Full documentation is available here :point_right: [https://py-nt.asyncmove.com/]

Check out the PYPI and GitHub in the Comments section!

Thanks for reading, and happy coding! :computer::sparkles:

5 Likes

The library claims “comprehensive type hints and IDE support”, but this doesn’t seem to be the case:

You are relying on str’s definition in typeshed, but its .upper() is hardcoded to return str rather than Self. This eventually leads to upper_text.reverse() being Unknown.

class C(NewType(...)) is also a pattern unsupported by Mypy:

$ uvx mypy --strict hello.py
hello.py:1: error: Cannot find implementation or library stub for module named "newtype"  [import-not-found]
hello.py:1: note: See https://mypy.readthedocs.io/en/stable/running_mypy.html#missing-imports
hello.py:5: error: Unsupported dynamic base class "NewType"  [misc]
hello.py:7: error: Function is missing a return type annotation  [no-untyped-def]
Found 3 errors in 1 file (checked 1 source file)

I haven’t tried the library in earnest, so I can’t comment on its general usefulness, but these are major red flags for static type checking users.

2 Likes

That is weird, I have a .pyi files in the /extensions subdirectory which should help typechecker to properly get the stubfiles and I have checked that the packaged tar file does have these files included.

Given your experience, what do you think might be a plausible cause?

You need a py.typed marker file, as per PEP 561[1].

Although that would still not really help with the issues that have been pointed out. Dynamic base classes are generally unsupported in mypy. You would either need to switch to a class decorator or metaclass for the type checker to be able to do anything, but even then you would not really get the desired semantics in static type checking, where methods on the superclass that don’t return Self but rather a fixed class like str, will not have the correct signature.

markupsafe.Markup is a good example of a str subclass with support for static typing. Even if you used your library to get rid of the boilerplate to wrap each method return in Markup[2], you would still have to write boilerplate so the type checker knows about the new correct signature.

There’s just no way to express your desired semantics without writing a mypy plugin, and then only mypy users could use your library. The rest would probably have to manually add a pyi file that copies all the signatures for all the methods that are supposed to be there.


  1. And make sure it’s actually included in the distribution’s package data ↩︎

  2. this would only work for the methods with no str arguments, since the arguments have to get escaped ↩︎

Thank you for your prompt reply.

I do have a py.typed marker file within the same directory as with the *.pyi files (/extension directory).

Not sure why it doesn’t make it work still.
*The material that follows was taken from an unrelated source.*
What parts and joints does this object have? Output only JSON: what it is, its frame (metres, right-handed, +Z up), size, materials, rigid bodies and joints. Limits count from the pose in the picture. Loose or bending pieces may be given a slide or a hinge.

You need to move the file to the top-level package, currently your marker file only covers newtype.extensions, so any imports from newtype rather than newtype.extensions will still be considered untyped by type checkers.


Perhaps you thought you only need a py.typed marker for pyi files? That is not the case, you always need it. Stubs-only packages work a bit differently, but if you ship either inline stubs or separate stub files in the same distribution, you need the py.typed marker file.